------ RECORDED INFORMATION
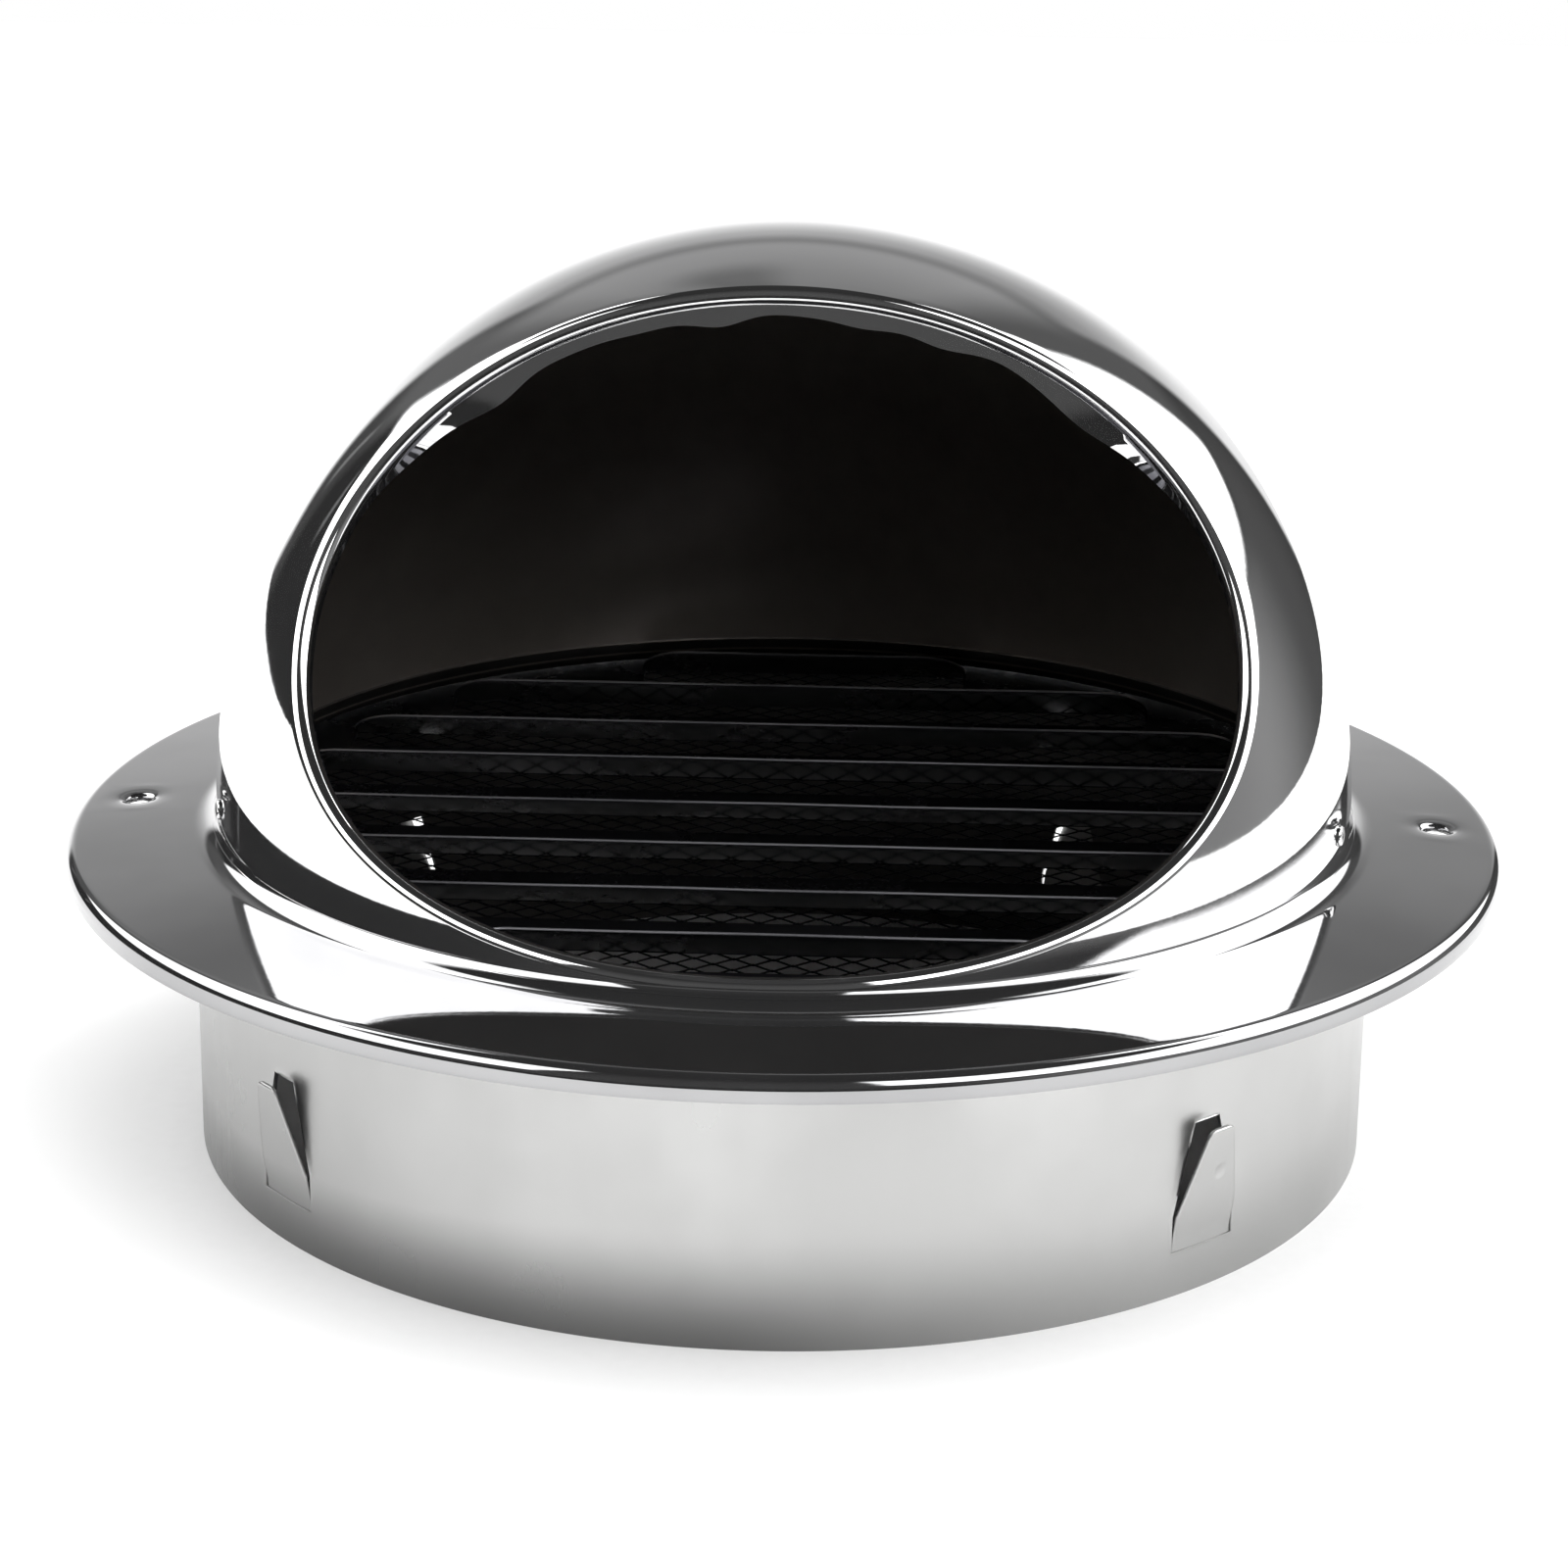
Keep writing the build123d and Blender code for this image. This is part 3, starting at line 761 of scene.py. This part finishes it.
def make_screen():
    """Expanded-metal screen of zigzag strands."""
    points = []
    faces = []
    quarter = CELL_LONG / 4
    spacing = CELL_SHORT / 2
    count = int(SCREEN_R / spacing)
    for row in range(-count, count + 1):
        centre_y = row * spacing
        furthest = abs(centre_y) + spacing / 2
        reach = sqrt(max(0.0, (SCREEN_R - STRAND_WIDTH) ** 2 - furthest ** 2))
        steps = int(reach / quarter)
        if steps < 2:
            continue
        flip = 1 if row % 2 else -1
        first = len(points)
        for i in range(-steps, steps + 1):
            phase = (0.0, 1.0, 0.0, -1.0)[i % 4]
            y = centre_y + flip * phase * (spacing / 2 - STRAND_WIDTH / 6)
            z = SCREEN_Z + flip * phase * SCREEN_WAVE
            for dy, dz in STRAND_SECTION:
                points.append((i * quarter, y + dy * STRAND_WIDTH, z + dz * STRAND_THICK))
        for i in range(2 * steps):
            a = first + 4 * i
            for k in range(4):
                m = (k + 1) % 4
                faces.append((a + k, a + m, a + 4 + m, a + 4 + k))
        last = first + 8 * steps
        faces.append((first, first + 1, first + 2, first + 3))
        faces.append((last, last + 1, last + 2, last + 3))
    # the screen gets the painted-shade steel
    return piece("screen", points, faces, [SHADED_SCREEN], "vent", ["mesh_screen"])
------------
## GOAL OF THE EXERCISE
Output all of the material, please, exactly as it stands.

## RESULT BELOW
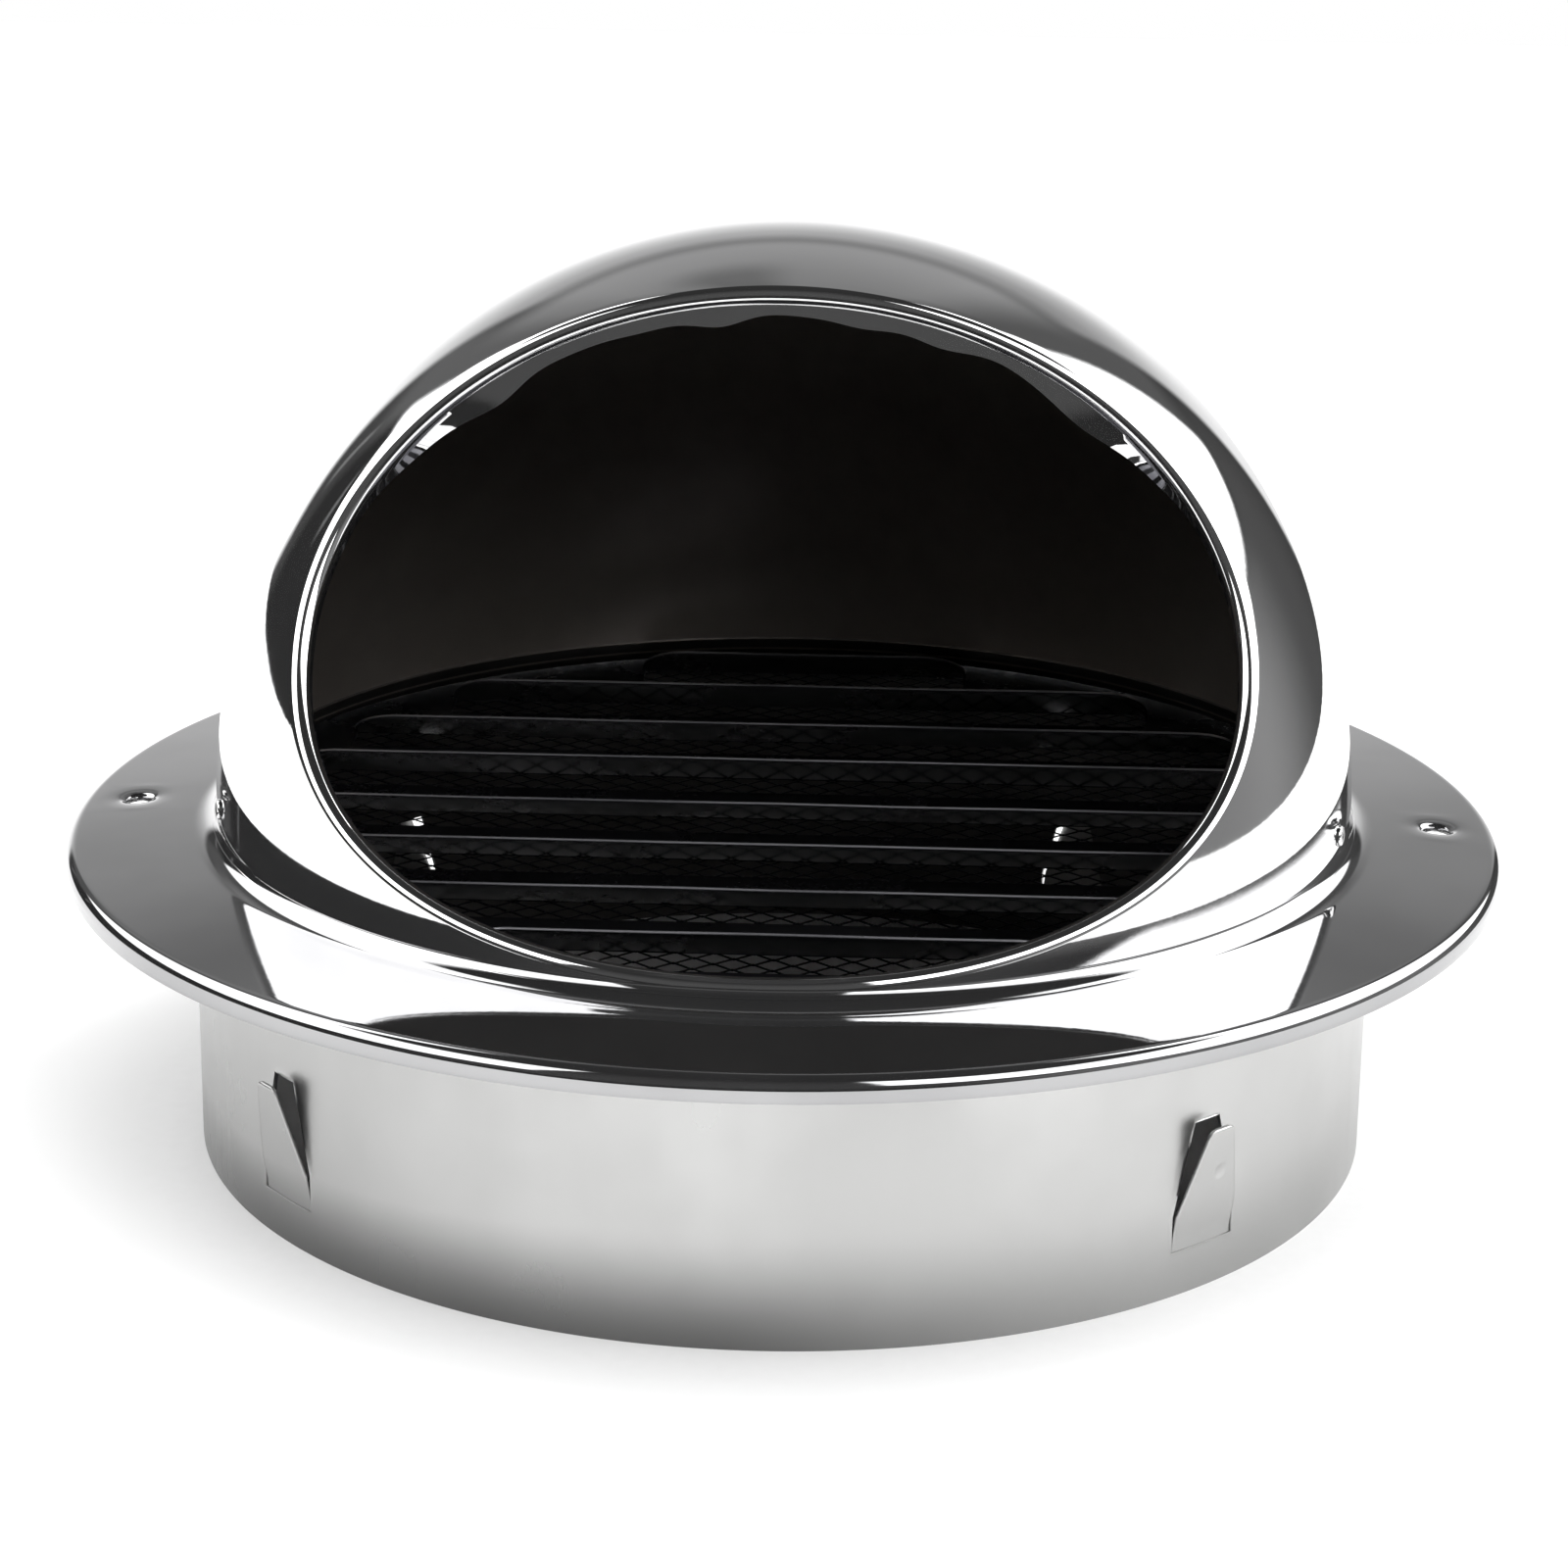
Keep writing the build123d and Blender code for this image. This is part 3, starting at line 761 of scene.py. This part finishes it.
def make_screen():
    """Expanded-metal screen of zigzag strands."""
    points = []
    faces = []
    quarter = CELL_LONG / 4
    spacing = CELL_SHORT / 2
    count = int(SCREEN_R / spacing)
    for row in range(-count, count + 1):
        centre_y = row * spacing
        furthest = abs(centre_y) + spacing / 2
        reach = sqrt(max(0.0, (SCREEN_R - STRAND_WIDTH) ** 2 - furthest ** 2))
        steps = int(reach / quarter)
        if steps < 2:
            continue
        flip = 1 if row % 2 else -1
        first = len(points)
        for i in range(-steps, steps + 1):
            phase = (0.0, 1.0, 0.0, -1.0)[i % 4]
            y = centre_y + flip * phase * (spacing / 2 - STRAND_WIDTH / 6)
            z = SCREEN_Z + flip * phase * SCREEN_WAVE
            for dy, dz in STRAND_SECTION:
                points.append((i * quarter, y + dy * STRAND_WIDTH, z + dz * STRAND_THICK))
        for i in range(2 * steps):
            a = first + 4 * i
            for k in range(4):
                m = (k + 1) % 4
                faces.append((a + k, a + m, a + 4 + m, a + 4 + k))
        last = first + 8 * steps
        faces.append((first, first + 1, first + 2, first + 3))
        faces.append((last, last + 1, last + 2, last + 3))
    # the screen gets the painted-shade steel
    return piece("screen", points, faces, [SHADED_SCREEN], "vent", ["mesh_screen"])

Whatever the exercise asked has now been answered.